Locale: Santa Cruz Mountains, CA
Re: instant on 05/20/2014 09:28:05 MDT Print View

Taste is a matter of taste, however.

Hope I cleared that up.

Bob Moulder
(bobmny10562) - F - M

Locale: Westchester County, NY
Re: Coffee Snob on 05/20/2014 09:47:59 MDT Print View

"Because weight matters when I am trying to enjoy the HIKE, and there is no way I carry even a lightweight version of my pour over system, french press, or even my aero press. And, I find that crap instant coffee and dehydrated food taste good on the trail because I AM OUTSIDE DOING WHAT I LOVE TO DO!"

+1!!

There are a lot more options when you're a mission-flexible all-weather daytime/nightime fighter/bomber.

I'm not a coffee snob, but I like a great cup when I can get it, although I am also perfectly happy with Taster's Choice on the trail. 10-day supply weighs about 4oz. One of the reasons I can wake up, fire up the Emberlit, have my coffee and instant oatmeal, pack up and be moving in 20 minutes or so.

Edited by bobmny10562 on 05/20/2014 11:06:55 MDT.

Wēb 2
(djbg13) - M
Another vote for Mount Hagen on 05/20/2014 12:01:47 MDT Print View

It's all I usually drink on the trail, during kayaking trips, and even at home except when my girlfriend brews me fancy stuff). She's a coffee connoisseur who wouldn't touch my Mount Hagen but she would drink it on the trail sometimes.

One day I made her the following iced late that she didn't realize was made with Mount Hagen:
Just a few ounces of hot water in a pint glass, enough to dissolve a heaping teaspoon of mount hagen. Add heaping teaspoon of mount hagen. Mix in a small amount of vanilla and some honey to dissolve. Fill to top with ice and top off with soy or regular milk (we prefer soy). She thought it was awesome (as do I) but not sure if she would have still felt that way had I started with "this was made with mount hagen."
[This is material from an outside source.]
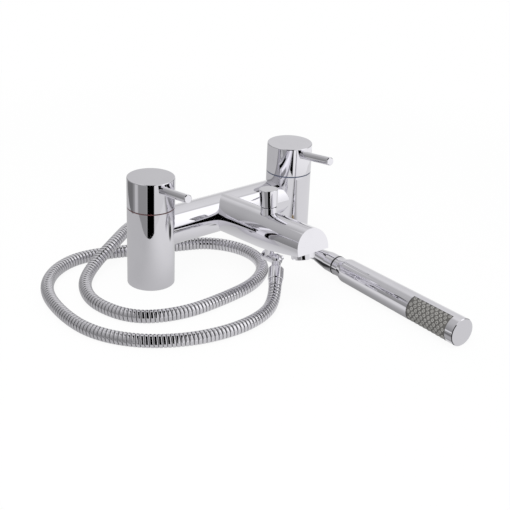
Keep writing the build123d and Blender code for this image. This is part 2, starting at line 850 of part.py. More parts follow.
def spray_sector(inner, outer, low, high, half_angle):
    """A curved patch of the handset's wall, about the spray's middle line."""
    reach = 2 * end_radius
    blade = Polyline(
        (0, 0), (reach * cos(radians(half_angle)), reach * sin(radians(half_angle))),
        (reach * 2, reach * 2), (reach * 2, -reach * 2),
        (reach * cos(radians(half_angle)), -reach * sin(radians(half_angle))), close=True,
    )
    wedge = Pos(0, 0, low) * extrude(make_face(blade), high - low)
    shell = turned([
        (inner, low), (body_radius(low) + outer, low), (body_radius(high) + outer, high), (inner, high),
    ])
    return Rot(Z=spray_centre) * (wedge & shell)


def make_handset_body():
    """The handset's tube with its shoulder and the spray window."""
    body = turned([
        (0, inlet_collar_end), (nut_radius, inlet_collar_end), (nut_radius, inlet_collar_end + overrun),
        (shoulder_radius, shoulder_end), (end_radius, end_start), (0, end_start),
    ])
    edge = body.edges().filter_by(GeomType.CIRCLE).filter_by(
        lambda e: abs(e.center().Z - shoulder_end) < fit_gap
    )
    body = fillet(edge, shoulder_end - inlet_collar_end - overrun)
    body -= rod(inlet_spigot_radius + fit_gap, 0, inlet_spigot_end)
    body -= rod(grip_bore, shoulder_end, end_start + overrun)
    high = spray_start + spray_length
    return handset_line() * (body - spray_sector(0, overrun, spray_start, high, spray_half_angle))


def make_liner():
    """The plastic water tube inside the handset, open under the spray face."""
    outer = grip_bore - fit_gap
    body = ring(outer, outer - liner_wall, inlet_spigot_end, liner_end)
    body -= spray_sector(
        0, overrun, spray_start + spray_port_margin, spray_start + spray_length - spray_port_margin,
        spray_port_half_angle,
    )
    return handset_line() * body


def nozzle_spots():
    """The place along the handset and the angle of every nozzle, in staggered rows."""
    spots = []
    for row in range(nozzle_rows):
        turn = spray_centre + (row - (nozzle_rows - 1) / 2) * nozzle_row_angle
        count = nozzle_columns - row % 2
        first = spray_start + (spray_length - (count - 1) * nozzle_pitch) / 2
        spots += [(first + column * nozzle_pitch, turn) for column in range(count)]
    return spots


def make_spray_face():
    """The curved spray face with its nozzles."""
    low = spray_start + joint_gap / 2
    high = spray_start + spray_length - joint_gap / 2
    inner = grip_bore + fit_gap
    body = spray_sector(inner, -spray_recess, low, high, spray_half_angle - spray_gap_angle)
    for place, turn in nozzle_spots():
        line = Plane(origin=(0, 0, place), x_dir=(0, 1, 0), z_dir=(1, 0, 0))
        body -= Rot(Z=turn) * (line * rod(nozzle_radius, grip_bore / 2, 2 * end_radius))
    return handset_line() * body


def make_end_cap():
    """The handset's end cap with its spigot."""
    body = turned([
        (0, end_start), (end_radius, end_start), (end_radius, handset_length - cap_edge),
        (end_radius - cap_edge, handset_length), (0, handset_length),
    ])
    outer = grip_bore - fit_gap
    body += ring(outer, outer - cap_spigot_wall, end_start - cap_spigot + joint_gap, end_start)
    return handset_line() * body


def side_parts(name, side, angle):
    """All pieces of one tap, hot or cold, by node name."""
    move = Pos(side * tap_centres / 2, 0, 0)
    moving_disc = valve_base + disc_thickness + fit_gap
    pieces = {
        "pillar": make_pillar(-side),
        "base_seal": make_base_seal(),
        "ring": make_indicator_ring(),
        "head": make_head(angle),
        "lever": make_lever(angle),
        "grub_screw": make_grub_screw(angle),
        "valve_body": make_valve_body(),
        "spindle": make_spindle(angle),
        "spindle_seal": seal_ring(spindle_radius, seal_height),
        "spindle_clip": make_clip(),
        "moving_disc": make_disc(moving_disc, 90 + angle),
        "fixed_disc": make_disc(valve_base, 0),
        "seat_washer": ring(seat_washer_radius, seat_washer_bore, seat_height, valve_base),
    }
    return {f"{name}_{piece}": move * shape for piece, shape in pieces.items()}


def spout_parts():
    """The bridge, spout, diverter and aerator by node name."""
    collar_top = knob_foot_height - joint_gap
    upper_low = plug_low + plug_washer_height + plug_height
    seal = seal_ring(stem_radius, (gland_face_height + collar_top) / 2)
    return {
        "bridge_bar": make_bridge(),
        "spout": make_spout(),
        "diverter_knob": place_diverter(make_knob()),
        "diverter_stem": place_diverter(make_stem()),
        "diverter_lower_washer": place_diverter(make_plug_washer(plug_low, plug_stub_radius)),
        "diverter_upper_washer": place_diverter(make_plug_washer(upper_low, stem_radius)),
        "diverter_collar": place_diverter(make_collar()),
        "diverter_seal": place_diverter(seal),
        "aerator_housing": make_aerator_housing(),
        "aerator_core": make_aerator_core(),
        "aerator_washer": make_aerator_washer(),
    }


def shower_parts():
    """The outlet, hose and handset by node name."""
    return {
        "outlet_elbow": make_elbow(),
        "outlet_washer": make_nipple_washer(),
        "check_valve": make_check_valve(),
        "knuckle_pin": make_knuckle_pin(),
        "outlet_tail": make_tail(),
        "hose_nut": make_outlet_nut(),
        "hose_washer": make_outlet_washer(),
        "hose_ferrule": make_outlet_ferrule(),
        "shower_hose": make_hose(),
        "handset_ferrule": make_handset_ferrule(),
        "handset_washer": make_handset_washer(),
        "handset_nut": make_handset_nut(),
        "handset_o_ring": make_handset_o_ring(),
        "handset_inlet": make_handset_inlet(),
        "handset_restrictor": make_restrictor(),
        "handset_body": make_handset_body(),
        "handset_liner": make_liner(),
        "spray_face": make_spray_face(),
        "handset_end_cap": make_end_cap(),
    }


parts = {}
parts.update(side_parts("hot", -1, hot_lever_angle))
parts.update(side_parts("cold", 1, cold_lever_angle))
parts.update(spout_parts())
parts.update(shower_parts())
os.makedirs("parts", exist_ok=True)
for node, shape in parts.items():
    shape.label = node
    export_step(shape, f"parts/{node}.step")
    print(node, "solids", len(shape.solids()), "volume", round(shape.volume, 1))
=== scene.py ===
"""Bath shower mixer on a white deck: camera, ribbed hose, spray nozzles, finishes and studio.

Everything is in metres, +Z up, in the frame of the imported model.
"""
import logging
from dataclasses import dataclass
from enum import Enum
from math import cos, pi, radians, sin
from typing import Any, Iterable, Sequence, Union

import bmesh
import bpy
import numpy as np
from mathutils import Matrix, Quaternion, Vector


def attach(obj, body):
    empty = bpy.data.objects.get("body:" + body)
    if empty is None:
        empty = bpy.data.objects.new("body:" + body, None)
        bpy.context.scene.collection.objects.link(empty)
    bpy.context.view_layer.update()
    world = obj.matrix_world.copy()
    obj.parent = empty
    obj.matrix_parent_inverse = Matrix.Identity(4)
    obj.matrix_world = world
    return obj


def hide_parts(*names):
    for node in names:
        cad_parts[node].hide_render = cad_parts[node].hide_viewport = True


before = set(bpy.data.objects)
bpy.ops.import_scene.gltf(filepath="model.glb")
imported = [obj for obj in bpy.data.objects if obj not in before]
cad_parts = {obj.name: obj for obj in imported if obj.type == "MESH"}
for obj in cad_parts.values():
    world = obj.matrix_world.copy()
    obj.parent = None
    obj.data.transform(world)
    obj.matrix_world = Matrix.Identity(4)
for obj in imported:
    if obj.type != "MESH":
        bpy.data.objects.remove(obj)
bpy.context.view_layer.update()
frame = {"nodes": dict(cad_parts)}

LOG = logging.getLogger("bath_shower_mixer")

GROOVE_MARK = "groove"
WELD_DISTANCE = 1e-7
FULL_TURN = 2 * pi
HALF_CIRCLE = 180.0
WHITE_GREY = 255.0

Colour = tuple[float, float, float]
Place = tuple[float, float, float]
Number = Union[float, "Value"]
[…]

She still wont drink the mt hagen plain but enjoys the lattes here and there.

Anyways, I'm a big fan of the mount hagen. I don't like strong/dark roast coffee and the Mt. Hagen has a lighter roast flavor to it. I drink a cup every day... It's perfect for a guy like me. Some might describe my style as lazy, I just like to think of it as maximizing my efficiency!